Here, we installed the Bulma design library and created custom Sass files to theme our site for a more kid-friendly palette. By creating JSX components for the Pomodoro timer, fetch requests for user authentication and IoT querying, and React Routing for a multi-page application, the front-end was completed to be functional.

Next, we created a backend using NodeJS with Express as our framework. This backend app serves as our API proxy to connect the IoT Particle Photon chip on the Pomodaur to our frontend web application. The API contains routes to ping, query, and change the lighting of the Particle device. We utilized cloud functions, which are part of the Particle Photon Cloud API, to allow the web-app to send commands to the chip.

Then we had to configure and code the actual Particle Photon chip. Using C++, we coded functions that toggle an onboard LED to rainbow mode, in which the led cycles through a rainbow of colors to indicate break time. Using the Particle Photon APIs, we were able to put these functions and other specific variables on the Particle Photon Cloud. This connection allows the function and variables to be accessed from the cloud API itself.

For our user authentication and database, we decided to use Firebase due to its low cost and easy integration with the React frontend. On our Signup page, we use Firebase to create and store user data to our Firestore database. This data is then used to authenticate our users on the login page.

All of these technologies combined together to create the final Pomo web application. The build folder of this React application is deployed on Netlify and the Express Node API is deployed on Heroku. You can visit Pomo here.

Challenges we ran into

The main challenge we faced was getting firebase to store user data on sign up. This took several hours to fix but eventually, by converting the requests into async functions, we were able to have a fully functioning user system.

Another challenge was being able to display the correct time on the Pomodoro timer and change the duration for break times. Initially, the timer would display the correct animation but the text output would display in seconds. By changing our time calculations and making a reference to Date.now(), this issue was resolved.

Our final challenge was connecting the Particle IoT device to the website. This was relatively new territory for all of us and we had to learn how to configure our chip with the Cloud and how to utilize the Particle Photon Cloud API with our backend express app.

Accomplishments that we're proud of

As a new team, we are proud to have come up with a solution to a real-world problem. Our biggest accomplishment throughout this whole process was deploying a Fullstack application.

The Particle IoT device is connected and can be queried by anyone through our web-app, from anywhere in the world! We are proud of the various technologies we used and learned within this short period of time and hope that this idea can make an impact in the future when fully developed.

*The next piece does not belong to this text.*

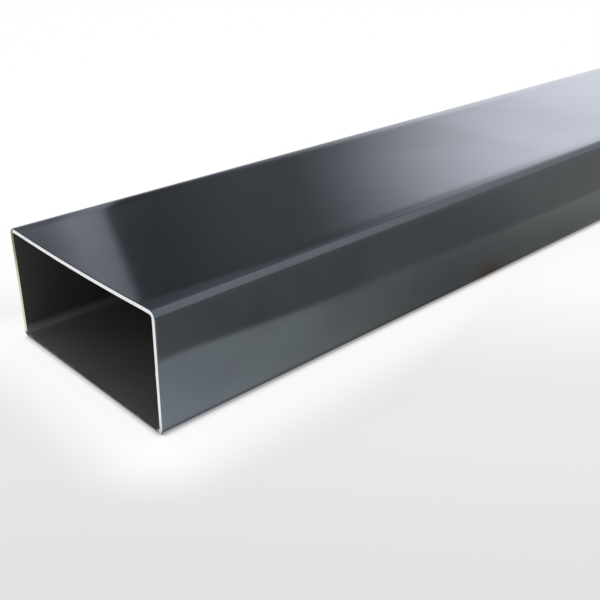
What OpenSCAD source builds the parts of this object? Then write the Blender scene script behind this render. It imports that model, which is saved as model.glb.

We are also proud of being able to work together as one cohesive team. Although Aditya and Rohan were previously acquainted, Cariny and Anoushka met at AngelHacks.

What we learned

We all entered this hackathon with different skill-sets but it’s no exaggeration to say that these past few days have been a learning process for everyone. Some key learnings we are particularly proud of are creating a deployable Full-Stack Application using ReactJS, Node, Firebase & Photon, integrating an IoT device with a web-application, implementing React Hooks and callbacks, and using Firebase for Authentication and Data Store. We also learned how to use Git branches to simultaneously work on a codebase and meet deadlines with more speed. This combination of collaborative learning made the overall experience extremely rewarding for all four of us.

What's next for Pomo

We wholeheartedly believe that our product has the capability to transform the educational environment into one based on focus-based learning, not time. Our next steps will be collaborating with key stakeholders, such as elementary-school teachers and students, to better fine-tune our product to their needs, conduct user testing, expand upon the features and functionalities of the Pomodaur companion, and reach out to school districts to bring Pomo to the world!